Все эти дни много думаю о Вас, и мне грустно, что Вы нездоровы. Не из-за меня ли Вы заболели, встав слишком рано? Народу у Вас, по-видимому, толчется много, но ухаживает ли кто за Вами толком? Не вставайте, милый, и берегите себя.
Я умудрилась в субботу упасть и довольно сильно ушиблась (шел сильный дождь, и земля стала скользкой, несмотря на песчаность). Всё же в воскресенье мы поехали с Женей и Борей[187] к Ангелине Васильевне Фальк[188] и посмотрели много его работ. Есть прекрасные вещи, хотя не всё мне у него нравится. Совершенно очаровательна она – умница, тонкая, поэтичная, удивительного внутреннего изящества человек.

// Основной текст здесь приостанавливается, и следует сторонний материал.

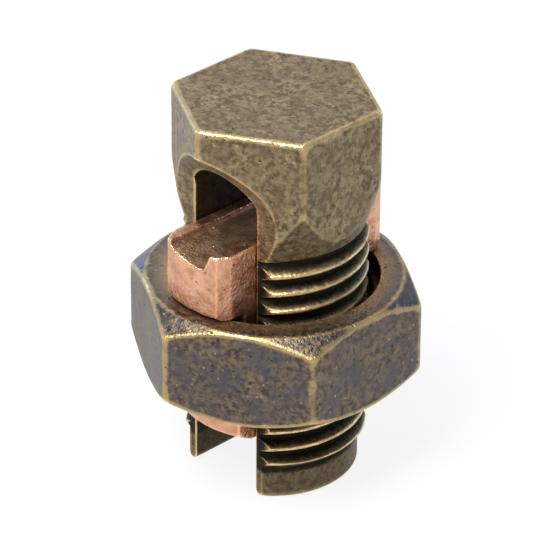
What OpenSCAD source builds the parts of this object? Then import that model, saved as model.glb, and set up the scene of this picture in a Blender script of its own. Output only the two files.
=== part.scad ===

Своей прелестью и благожелательностью она сдула с меня остатки мути, навеянной «ведьмой» Надей М.[189], и я снова очистилась душой.
Что-то я всё меньше и меньше склонна людям прощать недоброту, злопыхательство и осудливость. При этих выплесках у меня потом долго муторно на душе, и я долго это изживаю в себе.
Я, по-видимому, пробуду здесь безвыездно числа до двадцать пятого – двадцать шестого, дней семь пробуду в Москве и, вероятно, улечу домой второго. Боря в воскресенье уехал путешествовать в Сибирь и за мной уже не вернется. И мои московские друзья меня посадят в самолет, а там меня встретят.
Боря окончательно и бесповоротно влюбился в Вас. Спасибо, дорогой, что Вы были так добры к нему.
Так же спасибо за стихи Николая Степановича[190]. Можно ли мне их повезти в Ташкент, потом с оказией верну? Мне здесь так много надо прочитать (до боли в глазах), а комкать заглотом стихи не хочется. Если вернуть надо – при отъезде – верну.
Странная случилась со мной вещь в этот мой приезд. Я вдруг ощутила нежность к Москве, мне захотелось вернуться домой к своим, в свою среду, к родной природе. Все эти годы я не могла простить какой-то нашей насильственной отторгнутости. Мне всегда бывало больно и горько. И вдруг горечь исчезла: я смотрела на места былых обитаний, и было грустно, но светло. Я глядела словно в глаза юности, узнавала и вспоминала приметы давнего и не знала только, признают ли они меня, нынешнюю, неузнаваемую. Вчера через поле донесся звон из патриаршей церкви[191], и я помолилась за Вас, чтоб Вы поправились и были всегда здоровы. Всё думаю, что лежит там, в дальних далях за пустыней и солончаками, что зовет меня вернуться обратно – одинокий журавль над водоемом, который раскроет мне вместо объятий крылья, да молчаливая могилка, хранящая все, что я любила на этой земле. И нет меры сиротству! Как писал Гоголь – «Грустно оставленному, и нечем помочь ему».